V2C, a Valencia-based company dedicated to the design and development of smart chargers for electric vehicles, has closed a 5 million euro investment round led by SC Net Zero Ventures, a fund managed by Suma Capital in strategic partnership with Repsol as the anchor investor. This funding will enable the company to drive growth in key European markets and lead its segment in electric mobility.

With this new capital injection, V2C strengthens its strategic plan, which has already begun to materialise with the opening of its own offices in France and Italy, each with local teams, as well as its headquarters in Portugal. In other European countries and North Africa, the company distributes its solutions through specialised distributors. At its central headquarters in Valencia, V2C manages the entire value chain, from product development to manufacturing, focusing on local suppliers and a just-in-time production model.

The electric charger company aligns with the vision of SC Net Zero Ventures, a fund created by Repsol and Suma Capital to support companies developing innovative technologies that accelerate the energy transition. As part of this collaboration, Repsol has already started to commercialise and install V2C chargers, thereby strengthening the company’s market presence.

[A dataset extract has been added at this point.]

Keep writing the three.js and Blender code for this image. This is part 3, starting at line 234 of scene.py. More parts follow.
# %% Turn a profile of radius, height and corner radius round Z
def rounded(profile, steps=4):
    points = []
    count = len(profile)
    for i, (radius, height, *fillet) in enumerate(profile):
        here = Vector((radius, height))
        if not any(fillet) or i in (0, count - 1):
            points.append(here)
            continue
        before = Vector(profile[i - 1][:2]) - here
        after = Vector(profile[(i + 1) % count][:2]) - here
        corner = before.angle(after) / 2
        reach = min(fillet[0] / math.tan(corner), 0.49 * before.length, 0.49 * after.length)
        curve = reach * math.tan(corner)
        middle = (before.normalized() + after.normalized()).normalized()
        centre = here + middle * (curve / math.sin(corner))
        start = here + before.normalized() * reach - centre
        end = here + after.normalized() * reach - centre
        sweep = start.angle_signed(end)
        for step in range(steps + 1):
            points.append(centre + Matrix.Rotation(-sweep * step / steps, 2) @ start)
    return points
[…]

According to Carlos Vidal, CFO of V2C, the investment round “provides a crucial boost to the company’s growth and international consolidation plan.”

V2C’s Growth

In recent years, V2C has experienced exponential growth thanks to its ecosystem of semi-fast charging solutions that combine both hardware and software. Highlights include innovations such as V2C Cloud and V2C Payments, a SaaS solution that allows for energy commercialisation through its chargers. Furthermore, the integration of payment terminals (TPVs) in its chargers enables direct card payments, removing the need for external applications.

Amidst this exponential growth, V2C’s client base includes notable names such as Saltoki (its exclusive distributor in Spain), Galp, Repsol, Mutua Madrileña, Renault, BMW, Volvo, Europcar, and the airports of Madrid and Barcelona.

Positive EBITDA since inception

This growth has not hindered V2C from being profitable and generating positive cash flow. The company has maintained positive profitability since its founding, achieving positive EBITDA figures since its establishment in 2015—a significant achievement in an entrepreneurial ecosystem where hyper-growth without profitability is often the norm.

This ability to maintain positive profitability has not gone unnoticed by investors. Ten months ago, Mutua Madrileña led a 4-million-euro investment round. To date, V2C has raised a total of 10 million euros in funding, which also includes participation from Easo Ventures and Clave Capital.